Pendant l'après-midi, la place a été régulièrement plongée dans un nuage de gaz lacrymogènes tandis que des manifestants jetaient bouteilles et autres projectiles en direction des forces de l'ordre. Plusieurs enseignes ont été vandalisées, a constaté une journaliste de l'AFP.
Amplifiant le climat de tension, certains manifestants ont crié "Suicidez-vous, suicidez-vous" aux forces de l'ordre, alors que la police est touchée par une vague de suicides sans précédent. "Honte à ceux qui se sont livrés à une telle ignominie", a twitté le ministre de l'Intérieur Christophe Castaner.
Après plusieurs heures de face-à-face tendu, le rassemblement se dispersait lentement vers 19H sur la place de la République où la circulation automobile avait repris, ont constaté des journalistes de l'AFP.
La police a procédé à Paris à 227 interpellations et à plus de 20.500 contrôles préventifs, selon la préfecture.
A 19H00, 178 personnes avaient été placées en garde à vue dans la capitale, dont six mineurs, selon le parquet.
Malgré les craintes des autorités qui avaient déployé 60.000 policiers et gendarmes dans le pays, les heurts ont été sans commune mesure avec ceux du premier "ultimatum" du samedi 16 mars, pendant lesquels les Champs-Elysées avaient été saccagés.
"Malgré la volonté de certains manifestants de casser à nouveau (...), le travail des forces de l'ordre et leur professionnalisme ont permis de protéger les biens et les personnes", a salué M. Castaner dans un communiqué.
Une vision toutefois contestée par la mairie de Paris dont le premier adjoint Emmanuel Grégoire a dénoncé des dégâts "très importants" et critiqué un dispositif de sécurité "pas satisfaisant".
- "Vivre dignement" -
La manifestation parisienne avait commencé dans le calme autour des revendications traditionnelles pour plus de pouvoir d'achat et de démocratie directe.

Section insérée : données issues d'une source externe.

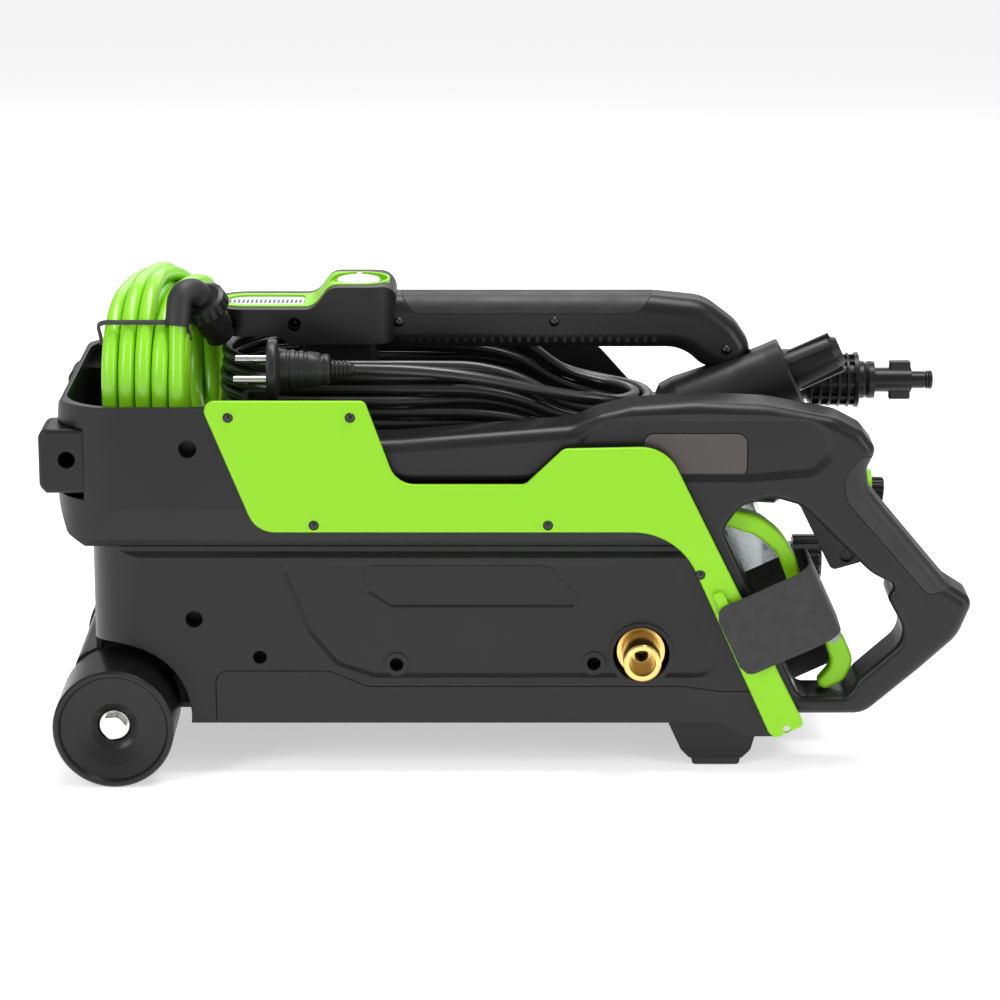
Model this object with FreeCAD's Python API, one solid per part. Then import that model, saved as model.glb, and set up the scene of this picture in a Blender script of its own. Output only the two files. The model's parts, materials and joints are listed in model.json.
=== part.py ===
import FreeCAD, Part
import math
import os

# Pressure washer that lies flat, on two wheels at its left end and a foot at its right end.
# Millimetres. +X runs along the length, away from the wheels; +Y goes to the far side; +Z is up.
# The origin is on the ground, under the middle of the machine's box.

# ---- driving dimensions ----
HALF_WIDTH = 97.0  # middle plane to the outside of the upper tray
HOUSING_HALF = 95.0  # middle plane to the outside of the lower housing
WALL = 3.0  # usual thickness of a moulded wall
SEAM_GAP = 0.4  # gap along the seams between mouldings
SLIVER_SHARE = 0.004  # a leftover smaller than this share of its node isn't kept
GROUND_GAP = 31.0  # ground to the underside of the base pan
HOUSING_LEFT = -241.0  # left end of the lower housing
HOUSING_TOP = 137.0  # parting plane between lower housing and tray
TRAY_FLOOR = 166.0
TRAY_TOP = 220.0
SLOPE = 0.47  # how far the right end leans out for each millimetre down

WHEEL_RADIUS = 35.0
WHEEL_OUTER_Y = 120.0
WHEEL_WIDTH = 51.0
AXLE_X = -226.5
AXLE_RADIUS = 6.0
AXLE_FIT = 0.05  # radial running clearance of a wheel on its axle
ARCH_RADIUS = 43.5

OUTLET = (78.5, 72.5)  # x and z of the high-pressure outlet's axis
OUTLET_RADIUS = 11.0  # half of the M22 thread
INLET_RADIUS = 13.2  # half of the G3/4 thread
PORT_Y = 112.0  # how far both ports stand out from the middle plane

GUN_MIDDLE_Y = -75.0
GUN_HALF = 18.0  # half of the spray gun's thickness
TRIGGER_PIVOT = (117.0, 151.0)
TRIGGER_HALF = 6.5
TRIGGER_LOCK = (190.6, 80.0)  # x and z of the lock's pivot on the trigger's side

HANDLE_HALF = 16.0
POD_HALF = 27.0

MOTOR_Z = 84.0
MOTOR_X = (-165.0, -55.0)
MOTOR_RADIUS = 43.0
SHAFT_RADIUS = 4.0
GEAR_MODULE = 1.25
PINION_TEETH = 12
GEAR_TEETH = 36

HOSE_DIAMETER = 9.5
CABLE_DIAMETER = 6.8

os.makedirs("parts", exist_ok=True)
parts = {}


# ---- shape helpers ----
def vec(x, y, z):
    return FreeCAD.Vector(x, y, z)


def rounded_wire(corners, place):
    """A closed wire through (a, b, radius) corners; place turns (a, b) into a point."""
    flat = [vec(corner[0], corner[1], 0) for corner in corners]
    edges = []
    stretches = []
    for i, corner in enumerate(corners):
        point = flat[i]
        back = (flat[i - 1] - point).normalize()
        ahead = (flat[(i + 1) % len(flat)] - point).normalize()
        radius = corner[2] if len(corner) > 2 else 0
        if radius <= 0:
            stretches.append((point, None, point))
            continue
        half = back.getAngle(ahead) / 2
        reach = radius / math.tan(half)
        bisector = (back + ahead).normalize()
        middle = point + bisector * (radius / math.sin(half) - radius)
        stretches.append((point + back * reach, middle, point + ahead * reach))
    for i, (start, middle, end) in enumerate(stretches):
        before = stretches[i - 1][2]
        if before.distanceToPoint(start) > 1e-6:
            edges.append(Part.LineSegment(place(before), place(start)).toShape())
        if middle is not None:
            edges.append(Part.Arc(place(start), place(middle), place(end)).toShape())
    return Part.Wire(edges)


def side_prism(corners, y_low, y_high):
    """(x, z, radius) corners, filled and pulled from y_low to y_high."""
    wire = rounded_wire(corners, lambda p: vec(p.x, y_low, p.y))
    return Part.Face(wire).extrude(vec(0, y_high - y_low, 0))


def plan_prism(corners, z_low, z_high):
    """(x, y, radius) corners, filled and pulled from z_low to z_high."""
    wire = rounded_wire(corners, lambda p: vec(p.x, p.y, z_low))
    return Part.Face(wire).extrude(vec(0, 0, z_high - z_low))


def front_prism(corners, x_low, x_high):
    """(y, z, radius) corners, filled and pulled from x_low to x_high."""
    wire = rounded_wire(corners, lambda p: vec(x_low, p.x, p.y))
    return Part.Face(wire).extrude(vec(x_high - x_low, 0, 0))


def box(x_low, x_high, y_low, y_high, z_low, z_high):
    return Part.makeBox(x_high - x_low, y_high - y_low, z_high - z_low, vec(x_low, y_low, z_low))


def rod(start, end, radius):
    direction = end - start
    return Part.makeCylinder(radius, direction.Length, start, direction)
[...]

Un autre cortège, parti de la basilique de Saint-Denis et beaucoup moins suivi, s'est déroulé sans le moindre incident.
"On veut vivre dignement. Moi j'ai ma retraite mais je suis là pour les générations à venir", a dit Joël Blayon, ancien marin pêcheur.
La méfiance était palpable à quelques jours des mesures que le chef de l'Etat doit dévoiler et dont il avait dû différer l'annonce en raison de l'incendie de Notre-Dame.
Drapeau français à la main, Antoine, dirigeant d'une petite entreprise, estime que les mesures qui ont déjà fuité dans la presse (réindexation sur l'inflation des petites retraites, suppression de l'ENA...) "opposent les retraités aux actifs, les pauvres et les riches, les régions contre la nation".
L'incendie de Notre-Dame lundi soir était également dans les esprits, notamment les centaines de millions d'euros promis pour reconstruire la cathédrale.
"C'est une bonne chose cet argent pour Notre-Dame mais quand on voit ce qu'on peut débloquer en quelques heures...", résumait Jean-François Mougey, retraité de la SNCF venu de Mulhouse.
"J'aime beaucoup Notre-Dame, je suis catholique, mais le plus grand des patrimoines ce sont la main et la tête qui travaillent", insistait Jean-Marie, professeur à la retraite venu d'Auxerre.
- "On vaut bien une cathédrale" -
"On vaut bien une cathédrale", proclamait également une pancarte de "gilet jaune" à Montpellier, théâtre d'échauffourées et mobilisée samedi comme d'autres villes.
A Bordeaux, place forte du mouvement, quelque 1.500 "gilets jaunes" ont défilé dans le calme, canalisés par les forces de police.
A Toulouse, des milliers de personnes ont marché dans le centre de la ville, théâtre en fin d'après-midi d'échauffourées. "J'ai la trouille mais ça ne va pas m'empêcher de venir", assurait Claudine Sarradet, retraitée de l'Education nationale.
A Marseille, les "gilets jaunes" étaient un petit millier au départ de la manifestation sur le Vieux Port.
Comme lors des récentes semaines, les autorités avaient interdit aux manifestations des lieux emblématiques de plusieurs villes, dont les Champs-Élysées et les abords de Notre-Dame.
Selon l'Intérieur, 112 personnes ont été verbalisées samedi pour avoir tenté de braver ces interdits dans la capitale.